> **What is being asked**
The listing must be reproduced in full, exactly as it stands.

> **Source data**
━━━━━━━━━━━━━━━━━━━━
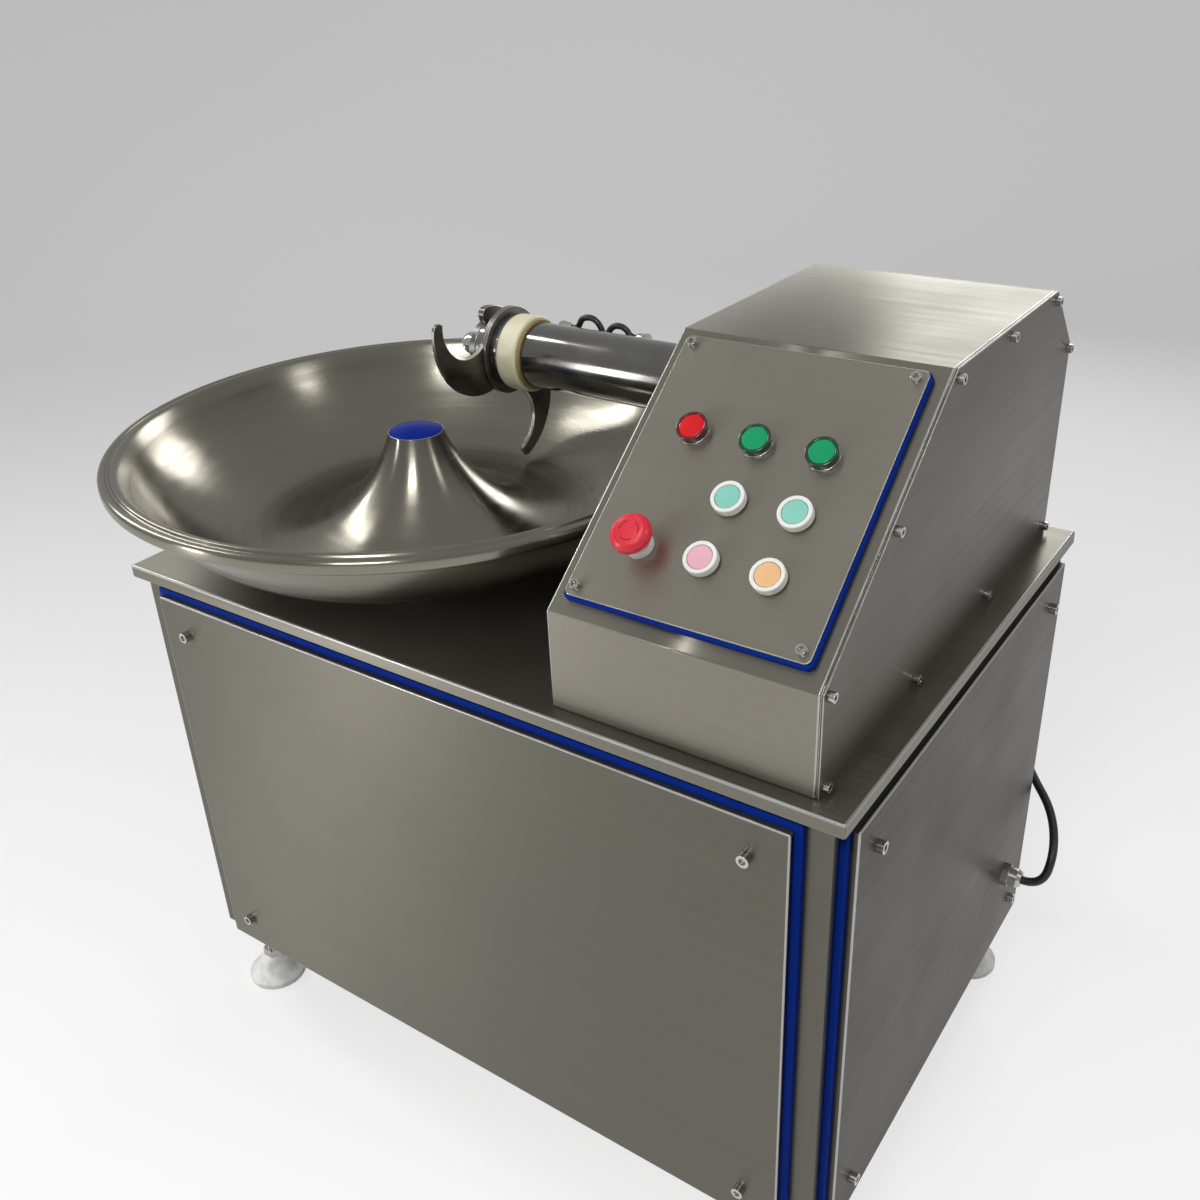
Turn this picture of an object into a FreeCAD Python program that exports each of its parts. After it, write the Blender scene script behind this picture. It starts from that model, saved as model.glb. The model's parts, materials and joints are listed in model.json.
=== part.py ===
"""Meat bowl cutter: a steel cabinet on four feet, a spun bowl that turns under a sickle knife head,
a knife shaft driven by belts from a motor in the cabinet, and a sloped push-button panel.

Millimetres, +Z up, +X along the long front. Every piece is drawn from the middle of the cabinet's
footprint on the floor, and the last step moves it so that the origin is the middle of the whole
machine's outline on the floor.
"""
import FreeCAD, Part
import Sketcher
import math
import os
import re

Vector = FreeCAD.Vector
Rotation = FreeCAD.Rotation
Placement = FreeCAD.Placement

doc = FreeCAD.newDocument("MeatBowlCutter")
sheet = doc.addObject("Spreadsheet::Sheet", "Sizes")

SIZES = {
    # table
    "table_end_overhang": 14, "table_front_overhang": 12, "table_height": 680, "table_lip": 15,
    "table_sheet": 3, "table_corner": 1.5, "slot_length": 74, "slot_width": 34,
    # cabinet frame
    "cabinet_length": 912, "cabinet_width": 626, "cabinet_bottom": 112,
    "post_flange": 90, "post_sheet": 4, "post_plate": 8, "rail_height": 50, "rail_width": 40,
    "rail_wall": 3, "base_sheet": 4,
    # panels: shallow folded trays, each on a gasket
    "front_panel_margin": 34, "side_panel_margin": 19, "panel_drop": 29, "panel_rise": 8,
    "panel_depth": 8, "panel_sheet": 2, "panel_corner": 2, "panel_fold": 1.5, "panel_gasket": 7,
    "gasket_lip": 8, "gasket_corner": 3, "gasket_band": 54, "panel_screw_inset": 42,
    # feet
    "foot_inset": 36, "foot_radius": 40, "foot_rim": 9, "foot_height": 38, "foot_neck": 15,
    "foot_stem_radius": 8, "foot_nut_height": 11, "foot_nut_radius": 15, "foot_collar": 13,
    "foot_collar_height": 6,
    # screws
    "big_screw_radius": 4, "big_head_radius": 6.5, "small_screw_radius": 3, "small_head_radius": 5,
    "small_screw_length": 10, "screw_gap": 0.3, "socket_depth": 3, "screw_grip": 8,
    # bowl
    "bowl_x": -222, "bowl_y": -64, "bowl_radius": 366, "rim_width": 23, "rim_height": 17,
    "rim_rise": 139, "rim_band": 14, "rim_round": 3, "bowl_wall": 4, "rim_groove": 3,
    "hub_plate": 5, "hub_drop": 8, "cap_radius": 34, "cap_sheet": 1.5, "cap_dome": 5.5,
    "cap_bolt_radius": 8, "bowl_shaft_radius": 18, "bowl_bearing_radius": 46,
    "bowl_flange_radius": 85, "bowl_flange_sheet": 8, "bowl_bearing_height": 34,
    "carrier_radius": 78, "carrier_rim": 10,
    "gearbox_length": 190, "gearbox_width": 150, "gearbox_height": 120, "gearbox_corner": 12,
    "gearmotor_radius": 55, "gearmotor_length": 190, "gear_terminal_length": 70,
    "gear_terminal_width": 80, "gear_terminal_height": 30,
    # knife head
    "knife_y": 122, "knife_rise": 182, "knife_radius": 157.5, "knife_gap": 3, "knife_sheet": 4,
    "knife_a_angle": 146.7, "knife_step": 120, "knife_back_radius": 88, "knife_back_offset": 8,
    "knife_edge_radius": 43.2, "knife_edge_u": 96.3, "knife_edge_v": 3, "knife_edge_start": 27.5,
    "knife_tip_radius": 9.5, "knife_tip_angle": 24, "knife_tip_turn": 118,
    "knife_root_radius": 56, "knife_bevel": 2.6, "shaft_radius": 15,
    "flange_radius": 47, "flange_sheet": 10, "spacer_radius": 36, "spacer_sheet": 13,
    "disc_edge": 1.2, "weight_radius": 53, "weight_hub": 36, "weight_sheet": 9,
    "weight_half_angle": 80, "weight_corner": 9, "nut_radius": 15, "nut_flange_radius": 20,
    "nut_flange": 4, "nut_length": 38, "nut_dome": 14, "thread_radius": 8, "thread_length": 20,
    "stack_gap": 0.4,
    # knife shaft housing
    "tube_radius": 41.5, "tube_bore": 34, "ring_left": -204, "ring_length": 30, "ring_radius": 48.5,
    "ring_round": 5, "seal_sheet": 4, "seal_radius": 45, "bearing_length": 22,
    "tube_right": 214, "pedestal_left": 166, "pedestal_length": 44, "pedestal_width": 170,
    "pedestal_foot": 16, "pedestal_foot_length": 54, "pedestal_foot_width": 236,
    "pedestal_bolt_inset": 13, "running_gap": 0.05, "clear_gap": 0.5,
    # belt drive
    "pulley_x": 262, "pulley_length": 66, "knife_pulley_radius": 55, "motor_pulley_radius": 70,
    "belt_count": 3, "belt_pitch": 19, "belt_top": 12, "belt_bottom": 7, "belt_depth": 8,
    "belt_sink": 1.4, "groove_depth": 10, "groove_gap": 0.8, "motor_z": 302, "motor_radius": 105,
    "motor_length": 300, "motor_shaft_radius": 14, "motor_shaft_inside": 50, "motor_foot_width": 190,
    "motor_gap": 14, "fan_length": 50, "terminal_length": 110, "terminal_width": 100,
    "terminal_height": 40,
    # control housing
    "hood_left": 156, "hood_length": 281, "hood_front": -307.5, "hood_back": 309,
    "hood_front_height": 105.5, "hood_height": 307.6, "slope_angle": 39, "hood_chamfer": 75.4,
    "hood_sheet": 3, "hood_fold": 3, "side_plate": 3, "hood_flange": 20, "cover_screw_inset": 10,
    "plate_length": 289.5, "plate_width": 248, "plate_start": 18.5, "plate_left": 15,
    "plate_corner": 6, "plate_sheet": 3, "plate_gasket": 7, "plate_gasket_lip": 1,
    "plate_screw_inset": 10,
    # controls, measured on the slope from the lower bend
    "control_left": 69, "control_pitch": 66, "control_row": 82, "control_row_pitch": 62,
    "collar_radius": 16, "collar_height": 11, "collar_neck": 11, "collar_wall": 3.9,
    "collar_thread": 8, "stem_wall": 2.7, "button_travel": 4, "button_well": 4, "button_sink": 0.5,
    "lens_height": 7.5, "lens_gap": 0.7, "bezel_height": 3, "block_side": 28, "block_height": 42,
    "estop_radius": 20, "estop_collar_radius": 14, "estop_collar_height": 9,
    "estop_head_height": 17, "estop_travel": 5, "estop_spigot": 6,
    # cable glands, leads and the small rail beside the shaft housing
    "gland_radius": 15, "gland_length": 24, "side_gland_y": 208, "side_gland_z": 236,
    "rear_gland_x": 385, "rear_gland_z": 318, "side_lead_radius": 5.5, "rail_bar_gap": 6.5,
    "rail_bar_rise": 200, "rail_bar_left": -169, "rail_bar_width": 14, "rail_bar_sheet": 5,
    "rail_gland_radius": 8, "rail_gland_length": 18, "rail_gland_left": -169,
    "rail_gland_right": -52, "rail_lead_radius": 4, "rail_hump_high": 17, "rail_hump_low": 12,
    # electrical plate
    "back_plate_length": 360, "back_plate_height": 350, "back_plate_sheet": 3,
    "contactor_width": 56, "contactor_depth": 80, "contactor_height": 84,
}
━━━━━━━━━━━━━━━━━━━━
> **Exercise solution**
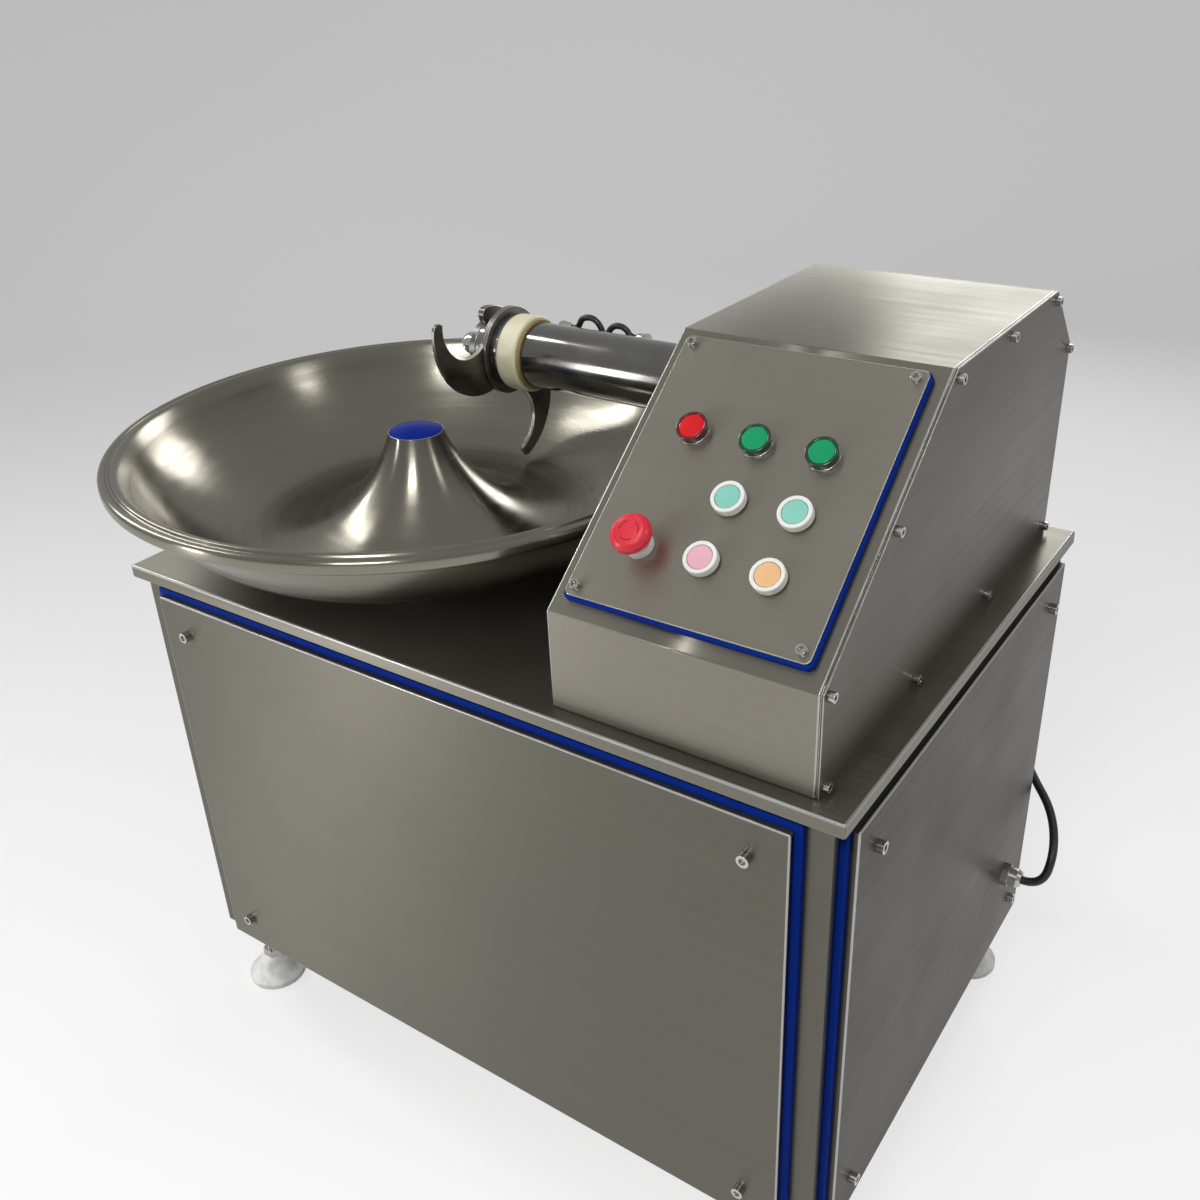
Turn this picture of an object into a FreeCAD Python program that exports each of its parts. After it, write the Blender scene script behind this picture. It starts from that model, saved as model.glb. The model's parts, materials and joints are listed in model.json.
=== part.py ===
"""Meat bowl cutter: a steel cabinet on four feet, a spun bowl that turns under a sickle knife head,
a knife shaft driven by belts from a motor in the cabinet, and a sloped push-button panel.

Millimetres, +Z up, +X along the long front. Every piece is drawn from the middle of the cabinet's
footprint on the floor, and the last step moves it so that the origin is the middle of the whole
machine's outline on the floor.
"""
import FreeCAD, Part
import Sketcher
import math
import os
import re

Vector = FreeCAD.Vector
Rotation = FreeCAD.Rotation
Placement = FreeCAD.Placement

doc = FreeCAD.newDocument("MeatBowlCutter")
sheet = doc.addObject("Spreadsheet::Sheet", "Sizes")

SIZES = {
    # table
    "table_end_overhang": 14, "table_front_overhang": 12, "table_height": 680, "table_lip": 15,
    "table_sheet": 3, "table_corner": 1.5, "slot_length": 74, "slot_width": 34,
    # cabinet frame
    "cabinet_length": 912, "cabinet_width": 626, "cabinet_bottom": 112,
    "post_flange": 90, "post_sheet": 4, "post_plate": 8, "rail_height": 50, "rail_width": 40,
    "rail_wall": 3, "base_sheet": 4,
    # panels: shallow folded trays, each on a gasket
    "front_panel_margin": 34, "side_panel_margin": 19, "panel_drop": 29, "panel_rise": 8,
    "panel_depth": 8, "panel_sheet": 2, "panel_corner": 2, "panel_fold": 1.5, "panel_gasket": 7,
    "gasket_lip": 8, "gasket_corner": 3, "gasket_band": 54, "panel_screw_inset": 42,
    # feet
    "foot_inset": 36, "foot_radius": 40, "foot_rim": 9, "foot_height": 38, "foot_neck": 15,
    "foot_stem_radius": 8, "foot_nut_height": 11, "foot_nut_radius": 15, "foot_collar": 13,
    "foot_collar_height": 6,
    # screws
    "big_screw_radius": 4, "big_head_radius": 6.5, "small_screw_radius": 3, "small_head_radius": 5,
    "small_screw_length": 10, "screw_gap": 0.3, "socket_depth": 3, "screw_grip": 8,
    # bowl
    "bowl_x": -222, "bowl_y": -64, "bowl_radius": 366, "rim_width": 23, "rim_height": 17,
    "rim_rise": 139, "rim_band": 14, "rim_round": 3, "bowl_wall": 4, "rim_groove": 3,
    "hub_plate": 5, "hub_drop": 8, "cap_radius": 34, "cap_sheet": 1.5, "cap_dome": 5.5,
    "cap_bolt_radius": 8, "bowl_shaft_radius": 18, "bowl_bearing_radius": 46,
    "bowl_flange_radius": 85, "bowl_flange_sheet": 8, "bowl_bearing_height": 34,
    "carrier_radius": 78, "carrier_rim": 10,
    "gearbox_length": 190, "gearbox_width": 150, "gearbox_height": 120, "gearbox_corner": 12,
    "gearmotor_radius": 55, "gearmotor_length": 190, "gear_terminal_length": 70,
    "gear_terminal_width": 80, "gear_terminal_height": 30,
    # knife head
    "knife_y": 122, "knife_rise": 182, "knife_radius": 157.5, "knife_gap": 3, "knife_sheet": 4,
    "knife_a_angle": 146.7, "knife_step": 120, "knife_back_radius": 88, "knife_back_offset": 8,
    "knife_edge_radius": 43.2, "knife_edge_u": 96.3, "knife_edge_v": 3, "knife_edge_start": 27.5,
    "knife_tip_radius": 9.5, "knife_tip_angle": 24, "knife_tip_turn": 118,
    "knife_root_radius": 56, "knife_bevel": 2.6, "shaft_radius": 15,
    "flange_radius": 47, "flange_sheet": 10, "spacer_radius": 36, "spacer_sheet": 13,
    "disc_edge": 1.2, "weight_radius": 53, "weight_hub": 36, "weight_sheet": 9,
    "weight_half_angle": 80, "weight_corner": 9, "nut_radius": 15, "nut_flange_radius": 20,
    "nut_flange": 4, "nut_length": 38, "nut_dome": 14, "thread_radius": 8, "thread_length": 20,
    "stack_gap": 0.4,
    # knife shaft housing
    "tube_radius": 41.5, "tube_bore": 34, "ring_left": -204, "ring_length": 30, "ring_radius": 48.5,
    "ring_round": 5, "seal_sheet": 4, "seal_radius": 45, "bearing_length": 22,
    "tube_right": 214, "pedestal_left": 166, "pedestal_length": 44, "pedestal_width": 170,
    "pedestal_foot": 16, "pedestal_foot_length": 54, "pedestal_foot_width": 236,
    "pedestal_bolt_inset": 13, "running_gap": 0.05, "clear_gap": 0.5,
    # belt drive
    "pulley_x": 262, "pulley_length": 66, "knife_pulley_radius": 55, "motor_pulley_radius": 70,
    "belt_count": 3, "belt_pitch": 19, "belt_top": 12, "belt_bottom": 7, "belt_depth": 8,
    "belt_sink": 1.4, "groove_depth": 10, "groove_gap": 0.8, "motor_z": 302, "motor_radius": 105,
    "motor_length": 300, "motor_shaft_radius": 14, "motor_shaft_inside": 50, "motor_foot_width": 190,
    "motor_gap": 14, "fan_length": 50, "terminal_length": 110, "terminal_width": 100,
    "terminal_height": 40,
    # control housing
    "hood_left": 156, "hood_length": 281, "hood_front": -307.5, "hood_back": 309,
    "hood_front_height": 105.5, "hood_height": 307.6, "slope_angle": 39, "hood_chamfer": 75.4,
    "hood_sheet": 3, "hood_fold": 3, "side_plate": 3, "hood_flange": 20, "cover_screw_inset": 10,
    "plate_length": 289.5, "plate_width": 248, "plate_start": 18.5, "plate_left": 15,
    "plate_corner": 6, "plate_sheet": 3, "plate_gasket": 7, "plate_gasket_lip": 1,
    "plate_screw_inset": 10,
    # controls, measured on the slope from the lower bend
    "control_left": 69, "control_pitch": 66, "control_row": 82, "control_row_pitch": 62,
    "collar_radius": 16, "collar_height": 11, "collar_neck": 11, "collar_wall": 3.9,
    "collar_thread": 8, "stem_wall": 2.7, "button_travel": 4, "button_well": 4, "button_sink": 0.5,
    "lens_height": 7.5, "lens_gap": 0.7, "bezel_height": 3, "block_side": 28, "block_height": 42,
    "estop_radius": 20, "estop_collar_radius": 14, "estop_collar_height": 9,
    "estop_head_height": 17, "estop_travel": 5, "estop_spigot": 6,
    # cable glands, leads and the small rail beside the shaft housing
    "gland_radius": 15, "gland_length": 24, "side_gland_y": 208, "side_gland_z": 236,
    "rear_gland_x": 385, "rear_gland_z": 318, "side_lead_radius": 5.5, "rail_bar_gap": 6.5,
    "rail_bar_rise": 200, "rail_bar_left": -169, "rail_bar_width": 14, "rail_bar_sheet": 5,
    "rail_gland_radius": 8, "rail_gland_length": 18, "rail_gland_left": -169,
    "rail_gland_right": -52, "rail_lead_radius": 4, "rail_hump_high": 17, "rail_hump_low": 12,
    # electrical plate
    "back_plate_length": 360, "back_plate_height": 350, "back_plate_sheet": 3,
    "contactor_width": 56, "contactor_depth": 80, "contactor_height": 84,
}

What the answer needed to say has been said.